Great Plains Studies, Center for

 

Date of this Version

Spring 2003

Comments

Published in Great Plains Research 13 (Spring 2003): 3-26. Copyright © 2003 Center for Great Plains Studies, University of Nebraska – Lincoln. Used by permission.

Abstract

Ecologists commonly separate Great Plains grasslands communities into types based on grass height: shortgrass prairie, mixed-grass prairie, and tallgrass prairie. Grass height correlates directly with precipitation and thus lessens with distance westward and with drought.
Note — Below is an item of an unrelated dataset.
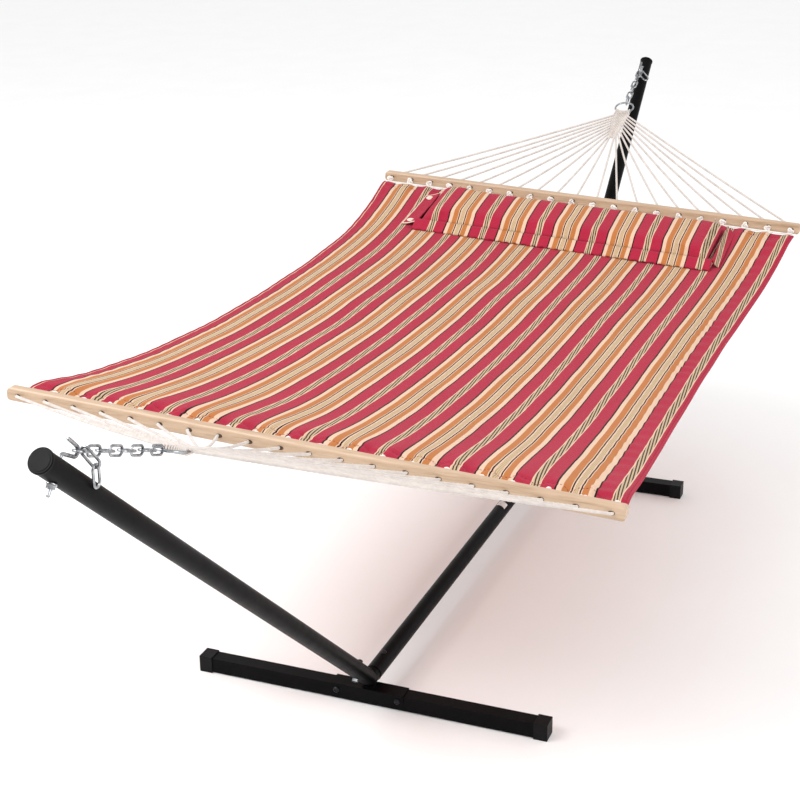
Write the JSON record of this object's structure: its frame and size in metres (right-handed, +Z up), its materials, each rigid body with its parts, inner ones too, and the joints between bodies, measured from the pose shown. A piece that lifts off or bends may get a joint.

Grass height correlates inversely with grazing intensity and thus shortgrasses expand eastward when grazing pressures are great and shrink westward when grazing pressures relax. Evidence about past distributions of shortgrasses, coupled with the prehistoric and historic abundances of large grazers and the black-tailed prairie dog (a shortgrass indicator), suggest a far-eastward occurrence of shortgrass prairie in the late Pleistocene (despite a relatively wet climate), a shrinkage westward by late prehistoric and early historic times, and a farther shift westward in response to the bison's demise in the 19th century. After cattle arrived in the late 1800s, shortgrass prairie expanded and contracted depending on the prevailing grazing philosophies, resulting grazing intensities, and periodic drought. Currently, taller grasses have prevailed for over a half century, and shortgrass prairie may be more restricted than it has been for millennia, because of a grazing philosophy that promotes moderate grazing. An emerging change in grazing philosophy may presage a gradual return of heavier grazing and another expansion eastward of the shortgrass prairie. Such an expansion, particularly if accompanied by grazing regimes patterned on early historic and prehistoric grazing, may enhance biodiversity, the stability of some soils, and under some circumstances, economic returns from ranching.